Shares of Kurdistan-based Gulf Keystone Petroleum (LSE: GKP) hit new lows following the release of its annual results last week, while a payment update this week has done little to alleviate the pressure.
Meanwhile, annual results this morning from Ithaca Energy (LSE: IAE) saw the North Sea operator’s shares hold on to the gain they’ve made since a low in January.
I believe there’s a strong case for selling Gulf Keystone and buying Ithaca instead.
It gets worse for Gulf
Gulf Keystone is drowning in debt. The company is due to repay $250m of bonds in April next year, followed by $325m in October.
But Gulf Keystone’s problems are more immediate: coupon payments of $26.4m are due in 26 days time and again on 18 October.
The company said in last week’s results that there’s “significant uncertainty as to whether cash receipts between the date of this report and 18 April 2016 will be sufficient to enable the Company to make its coupon payments” without breaching a covenant to hold a $32.5m cash reserve.
Gulf Keystone received a monthly net cash payment of $6.7m yesterday, giving it total cash of $57.2m. That will fall to $50.7m by 18 April based on this year’s running daily operating cash burn of $0.25m. The coupon payment would take cash down to $24.3m compared with the covenanted cash reserve of $32.5m, so Gulf Keystone needs a cash payment of at least $8.2m by 18 April to avoid breaching the covenant. There’s a grace period totalling 20 days, but by the end of that time operating cash burn would have added a further $5m to the cash required.
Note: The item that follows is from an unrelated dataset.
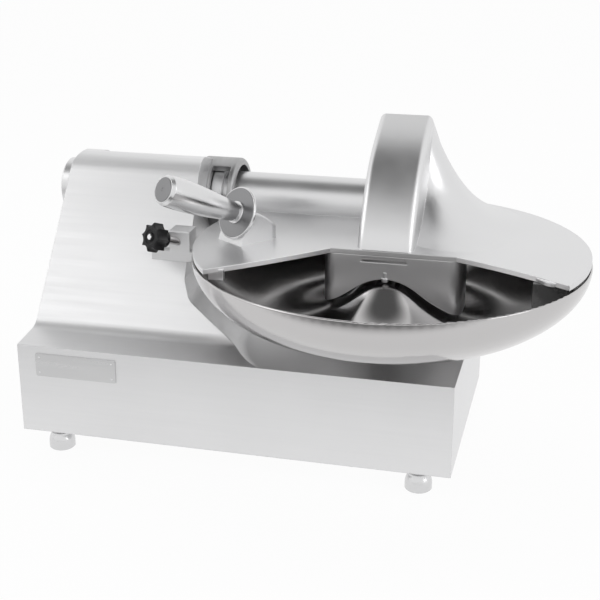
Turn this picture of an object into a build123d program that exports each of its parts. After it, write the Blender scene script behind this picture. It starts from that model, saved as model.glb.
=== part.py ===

If Gulf Keystone is unable to meet its covenanted obligation, bond holders have the right to request that repayment of the $575m principal is declared immediately due and repayable.
Even if Gulf Keystone does scramble over the April hurdle, the directors expect to be unable to make the October coupon payment, let alone next year’s principal. The company says there’s a “low likelihood of an asset transaction in the near future”, which means existing shareholders likely being diluted to homeopathic levels in a restructuring involving a debt for equity swap and further equity fundraising.
The shares are trading at 7.6p, but the situation for equity holders appears so precarious that I believe selling would be the most prudent move.
It gets better for Ithaca
There was a lot to like about Ithaca’s results and outlook statement this morning. The 2015 investment programme was delivered 25% under budget, unit operating cost of $31 a barrel was a 44% improvement on the previous year, cash flow from on-going operations increased by 70%, and net debt reduced from a peak of over $800m in the first half to $665m at the year end.
For 2016, Ithaca’s Stella field is on track for first production in Q3, adding an expected initial 16,000 barrels a day to the 9,000 barrels a day from the company’s other operations. This is forecast to bring unit operating cost down to below $25 a barrel. With substantial hedging at $60-plus a barrel through to mid-2017, bank loans not maturing until September 2018 and bonds until July 2019, Ithaca’s future appears bright, if it executes on its operations and there’s not a total collapse in the price of oil.
With the shares changing hands at 32p — 46% below their 52-week high — I believe this North Sea operator could be one of the better smaller oil companies to buy in a currently troubled sector.